Thursday's Market Minute: 2021's Biggest Story Isn't Over Yet

The most important thing that happened in the U.S. stock market this year was the extreme wipeout in high-growth companies that began in February. The huge rally in the S&P 500 was, of course, impressive, but let’s be honest – what’s new about that? Apart from a few bouts of volatility, the past decade has been one steady ride up for index investors. What was unique this year was that the number of companies making new 52-week lows steadily rose alongside the records in the broad market.

From what I can tell, 2022 will bring further deterioration. The simplest reason for this is that many themes are still in clear technical downtrends. Look at ARK Invests flagship ARKK fund, which best embodies the experience of holding a basket of high-growth companies across industries that were very popular among traders the past two years.

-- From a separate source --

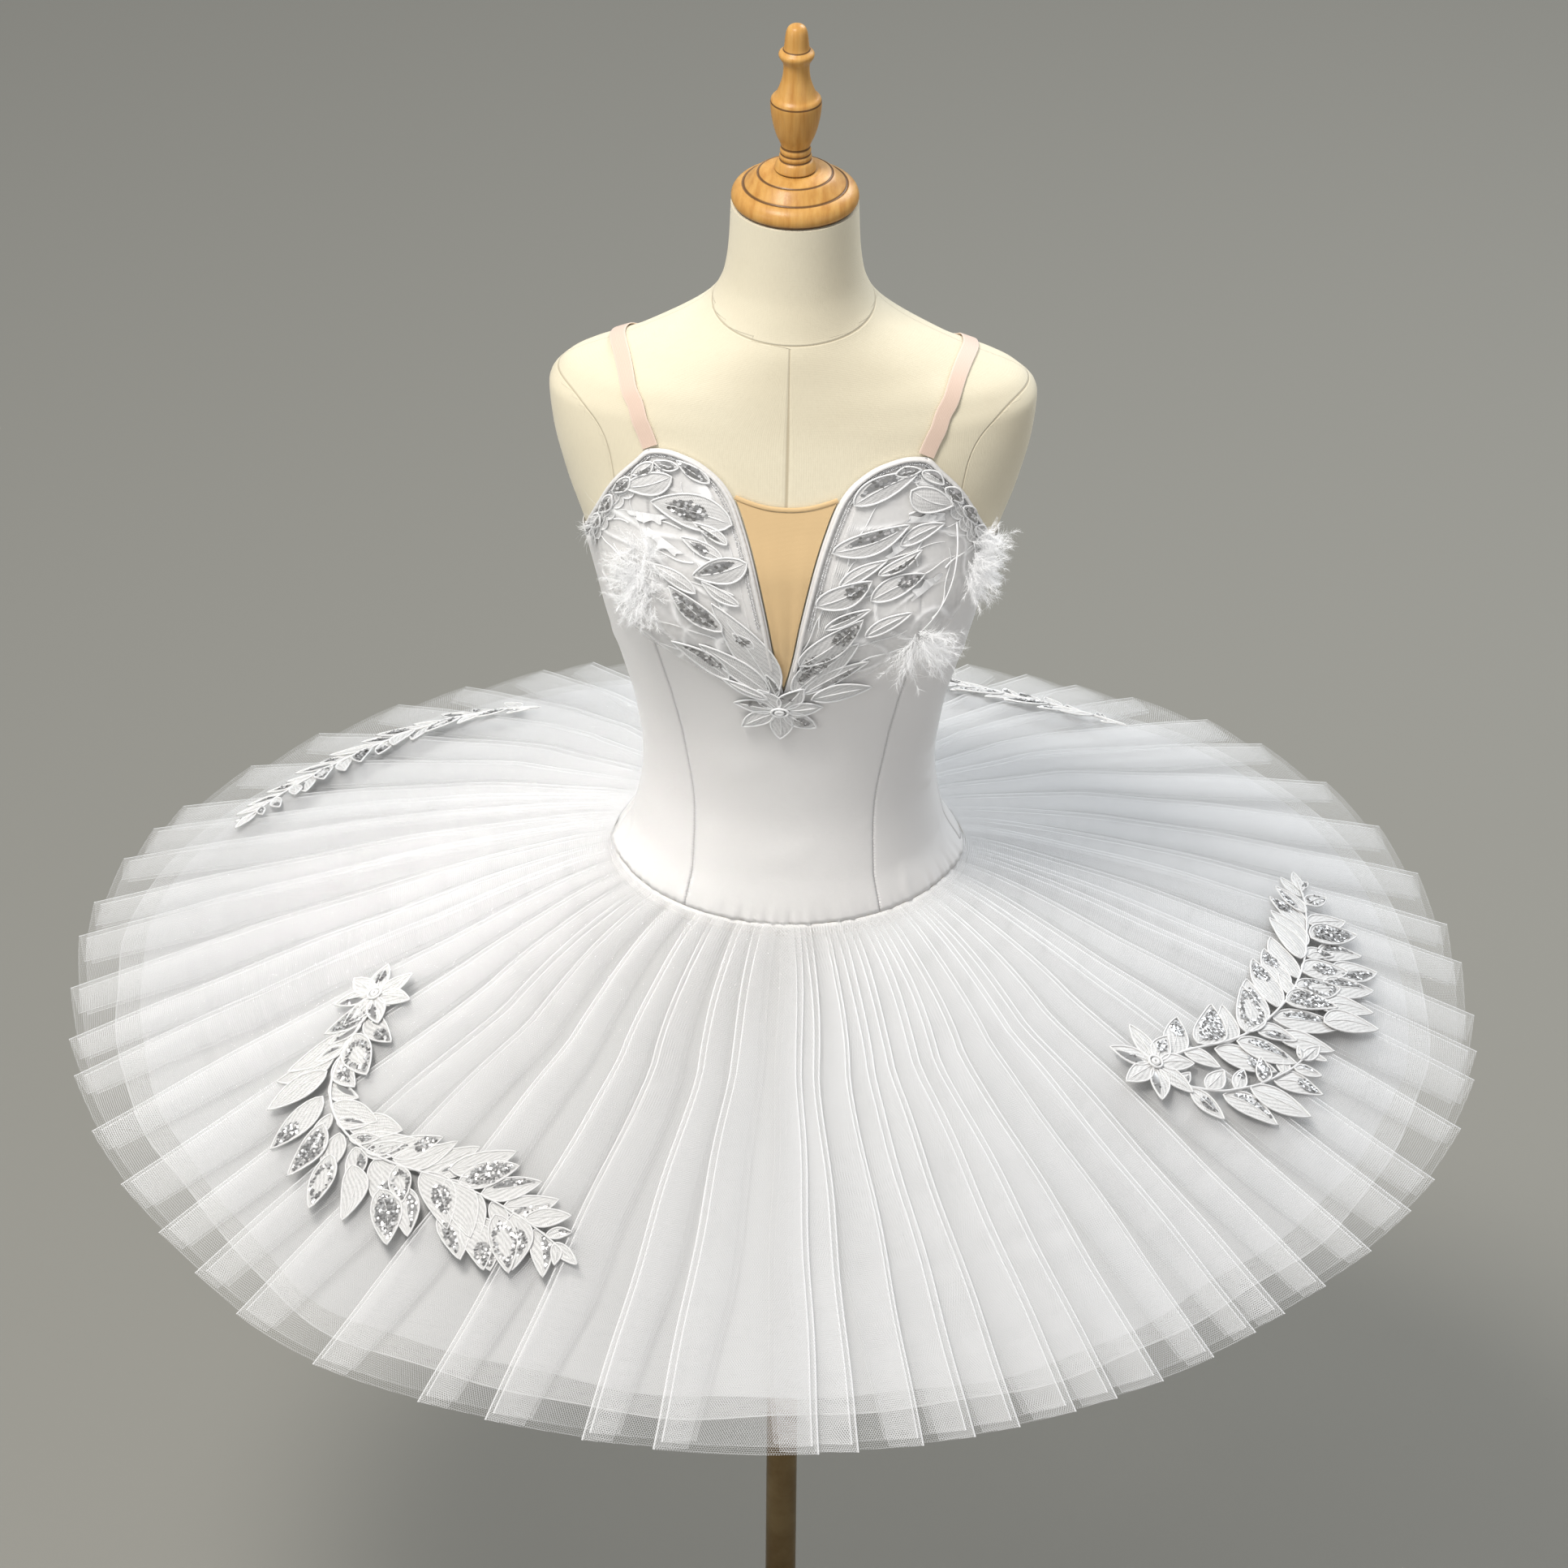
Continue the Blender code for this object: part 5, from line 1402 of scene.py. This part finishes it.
def on_skirt(chart, out):
    """Chart on the skirt: x, y; the embroidery lies over the fold edges."""
    x, y = chart[..., 0], chart[..., 1]
    angle = np.arctan2(x, -y)
    seam_radius = seam_ring(angle, 0.0)[0]
    share = (np.hypot(x, y) - seam_radius) / (hem_radius(angle) - seam_radius)
    lift = PLEAT_RISE * pleat_growth(share, angle) + 0.0004 + out
    return skirt(angle, share, (0.0, 0.0), 0.0, lift)


FILL, CORD, SEQUIN, VOILE = 0, 1, 2, 3
EMBROIDERY = ["fill", "cord", "sequins", "sheer"]
# The skirt's embroidery uses the darker copies of the threads, as painted shade.
NET_EMBROIDERY = ["net_fill", "net_cord", "sequins", "sheer"]


def add_cord(parts, lay, chart, out, radius, sides, closed=False):
    """A cord on a line of chart points, out from the cloth."""
    path = lay(chart, out)
    up = unit(lay(chart, out + 0.01) - path)
    add_tube(parts, path, radius, sides, up, finish=CORD, closed=closed)


def leaf(parts, lay, base, tip, width, bend, rng, silver="", lift=0.0):
    """One embroidered leaf from base to tip on a flat chart: a domed fill whose half
    width goes as sin(pi s^0.8)^0.85, a raised cord round it, a rib, and sequins."""
    base, tip = np.asarray(base, float), np.asarray(tip, float)
    axis = tip - base
    long = float(np.hypot(*axis))
    side = np.array([-axis[1], axis[0]]) / long

    def place(s, t):
        half = width * np.sin(math.pi * np.clip(s, 0, 1) ** 0.8) ** 0.85
        sway = bend * long * np.sin(math.pi * s)
        return base + s[..., None] * axis + (half * t + sway)[..., None] * side

    def dome(s, t):
        return lift + 0.0003 + 0.0011 * (1 - t**2) * np.sin(math.pi * np.clip(s, 0, 1))

    s, t = np.meshgrid(np.linspace(0.0, 1.0, 15), np.linspace(-1.0, 1.0, 7), indexing="ij")
    points = lay(place(s, t), dome(s, t))
    parts.grid(points, chart_uv(t * width, s * long), flip=True, finish=FILL)
    go = np.linspace(0.0, 1.0, 17)
    s, t = np.concatenate([go, go[-2:0:-1]]), np.repeat([1.0, -1.0], [17, 15])
    add_cord(parts, lay, place(s, t), lift + 0.0007, 0.00075, 6, closed=True)
    s = np.linspace(0.04, 0.86, 9)
    add_cord(parts, lay, place(s, 0 * s), dome(s, 0 * s) + 0.0002, 0.00045, 5)
    if silver:
        add_sequins(parts, lay, place, dome, long, width, silver, rng)


def add_sequins(parts, lay, place, dome, long, width, silver, rng):
    """Tilted discs scattered over part of a leaf, on a silver ground unless it is a ring."""
    low, high, left, right = SEQUIN_PATCH[silver]
    if silver != "ring":
        q = np.linspace(0.0, 1.0, 11)[:, None]
        s = low + (high - low) * q + np.zeros((1, 5))
        half = (right - left) / 2 * np.sqrt(np.sin(math.pi * q))
        t = (left + right) / 2 + half * np.linspace(-1, 1, 5)
        ground = lay(place(s, t), dome(s, t) + 0.00030)
        parts.grid(ground, flip=True, finish=SEQUIN, tone=0.38)
    pitch = 0.0017
    rows = max(int((high - low) * long / pitch), 2)
    columns = max(int((right - left) * width / pitch), 2)
    s, t = np.meshgrid(
        np.linspace(low, high, rows), np.linspace(left, right, columns), indexing="ij"
    )
    s = s.ravel() + rng.normal(0, 0.25, s.size) * pitch / long
    t = t.ravel() + rng.normal(0, 0.25, t.size) * pitch / max(width, 0.001)
    from_middle = ((s - (low + high) / 2) / (high - low) * 2) ** 2
    from_middle = from_middle + ((t - (left + right) / 2) / (right - left) * 2) ** 2
    inside = from_middle < 1.05
    if silver == "ring":
        inside &= from_middle > 0.42
    inside &= rng.uniform(0, 1, s.size) < 0.96
    s, t = s[inside], t[inside]
    if not len(s):
        return
    radius = rng.uniform(0.0009, 0.0013, len(s))[:, None]
    a = np.arange(6) * math.pi / 3
    disc = place(s, t)[:, None] + radius[..., None] * np.stack([np.cos(a), np.sin(a)], -1)
    tilt = rng.normal(0, 0.28, (len(s), 2))
    slope = radius * (tilt[:, :1] * np.cos(a) + tilt[:, 1:] * np.sin(a))
    out = dome(s, np.clip(t, -1, 1))[:, None] + 0.0006 + slope
    faces = np.arange(len(s) * 6).reshape(-1, 6)
    tone = np.repeat(rng.beta(1.2, 1.5, len(s)), 6)
    parts.add(lay(disc, out), faces, finish=SEQUIN, tone=tone)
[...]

It’s in a clear technical downtrend, with little sign of emerging. What’s particularly interesting the past two months is how this fund has been trading in lockstep with airline stocks.

A year ago, these two were almost perfectly inversely related. Airline stocks would go down when the virus threatened the reopening, and investors would pile into growth stocks attached to the dynamic of deflationary tech leadership – a theme that was also closely associated with speculative trading tied to stimulus, which is now reversing. Yet over the past 30 days, the ARKK and JETS ETFs traded with a correlation as high as 0.9. One explanation for why the market is treating these seemingly opposite groups of companies the same is because they are two different kinds of “expensive” stocks. ARKK stocks are expensive on a valuation basis, and airlines are expensive relative to the health of their balance sheets. They’re also at risk in a rising interest rate environment.

Expensive tech stocks are considered by many to be long-duration assets and thus may fall out of favor as rates rise – indeed, the peak for ARKK coincides with 2021’s big spike in Treasury yields – and airlines are now even more loaded up on debt, which will become a bigger burden as rates go up. In the past month, we also saw cloud stocks flirt with a bear market and crypto assets look at risk of another deep unwind. The strongest sectors in the stock market are staples, health-care and utilities, all traditionally defensive groups. While the S&P 500 is ending the year on a high note, 2022 promises to be a minefield for traders.